Monitoring recreational fishing in Western Australia is more accurate and cost effective thanks to new research from Edith Cowan University (ECU).

PhD student Ebenezer Afrifa-Yamoah has developed a way to make remote camera monitoring of WA boat ramps more cost-effective, without compromising on data accuracy.

The WA Department of Primary Industries and Regional Development (DPIRD) use these cameras to collect information about boat launches and retrievals year-round.

These cameras help monitor recreational fishing, and when combined with boat ramp surveys, they can be used to estimate recreational catches.

These estimates are an important tool for DPIRD to assess fish stocks, which enables Western Australia to manage fisheries sustainably.

“Approximately 26 per cent of Western Australians are involved in recreational fishing and so it really important to know how often they are fishing and how much they are catching,” Mr Afrifa-Yamoah said.

“Finding an accurate and cost-effective way to monitor these cameras is a really important tool to managing sustainable fish stocks in the future.

Mr Afrifa-Yamoah evaluated different ways to test the camera recordings of ramps used frequently or less often in different climate conditions.

“These cameras aren’t automated, and so it is very time consuming for someone to manually monitor the footage and record boat activity 24 hours a day all year,” he said.

“We investigated ways to cut down the amount of monitoring required without compromising accuracy by taking representative samples of the data.”

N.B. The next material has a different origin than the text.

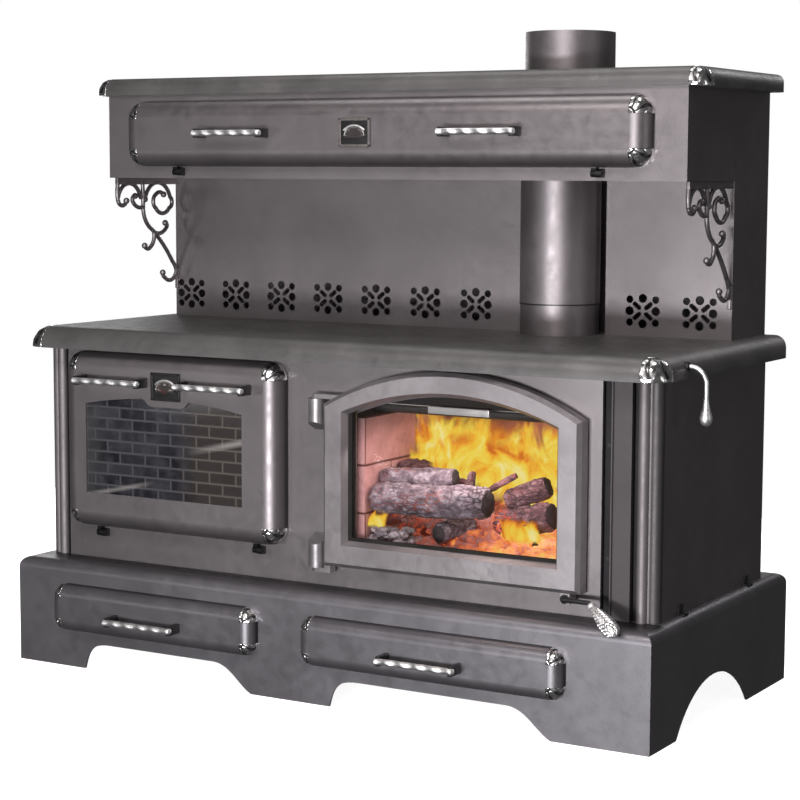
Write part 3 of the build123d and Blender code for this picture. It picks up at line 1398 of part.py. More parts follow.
# ---- damper ---------------------------------------------------------------------------------------------
def make_damper():
    """Crank rod with its pear grip outside, and the flap on the rod under the cooktop."""
    edge = COOKTOP_WIDTH / 2 + 1.0
    bend_x = edge + DAMPER_BEND_R
    bend_z = DAMPER_Z - DAMPER_BEND_R
    route = Line((DAMPER_INNER_X - 6.0, DAMPER_Z), (edge, DAMPER_Z))
    middle = (edge + DAMPER_BEND_R * sin(radians(45)), bend_z + DAMPER_BEND_R * cos(radians(45)))
    bend = ThreePointArc((edge, DAMPER_Z), middle, (bend_x, bend_z))
    drop = Line((bend_x, bend_z), (bend_x, bend_z - DAMPER_DROP))
    path = Plane.XZ.offset(-DAMPER_Y) * (route + bend + drop)
    start = Plane((DAMPER_INNER_X - 6.0, DAMPER_Y, DAMPER_Z), z_dir=(1, 0, 0))
    crank = sweep(start * Circle(DAMPER_ROD_R), path=path)
    grip = Pos(bend_x, DAMPER_Y, bend_z - DAMPER_DROP) * pear(DAMPER_GRIP_L, DAMPER_GRIP_R, DAMPER_ROD_R + 0.8)

    x0 = DAMPER_INNER_X + 8.0 + 4.0
    x1 = x0 + DAMPER_FLAP_W
    sleeve = bar_x(x0, x1, DAMPER_Y, DAMPER_Z, DAMPER_SLEEVE_R)
    half_t = DAMPER_FLAP_T / 2
    flap = sleeve + block(x0, x1, DAMPER_Y - half_t, DAMPER_Y + half_t, DAMPER_Z - DAMPER_FLAP_H, DAMPER_Z)
    flap = flap - bar_x(x0 - 1, x1 + 1, DAMPER_Y, DAMPER_Z, DAMPER_ROD_R)
    return crank, grip, flap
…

Mr Afrifa-Yamoah found that monitoring just 40 per cent of the footage could accurately predict the annual activity at a boat ramp, which has made monitoring boat ramps much more cost effective.

Co-supervisor Dr Stephen Taylor at DPIRD said, “We have already made changes to the way we do business based on the scientific outputs that Mr Afrifa-Yamoah has provided”.

“Rather than reading all available camera data, we are achieving significant cost savings by following Mr Afrifa-Yamoah’s recommendations to read around 40 percent for most ramps. These savings will be re-allocated to other aspects of remote camera monitoring and other surveys.”

Principal supervisor Associate Professor Ute Mueller highlighted the value of joint research between universities and government funded agencies, as demonstrated in this project which arose out of the long-standing relationship ECU shares with DPIRD.

The research has been published in Fisheries Research and can be read on their website.

Filling in the gaps

Mr Afrifa-Yamoah’s findings have also provided a potential way to predict boat ramp activity when the cameras are not operating.

“Outages are common, particularly cameras at remote locations, which means there are extended periods when the boat ramps are not monitored,” he said.

Mr Afrifa-Yamoah used the outage patterns for ten cameras around WA to mimic these outages at the consistently operational camera at a boat ramp in Perth.

He incorporated information about climate, holidays and weekends and time of the day todevelop a model that could successfully be adapted to fill in the knowledge gaps at other more remote boat ramps.

“Filling in these gaps will provide a much more accurate picture of boat ramp activity in WA all year round, which will improve estimates of recreational fishing effort.”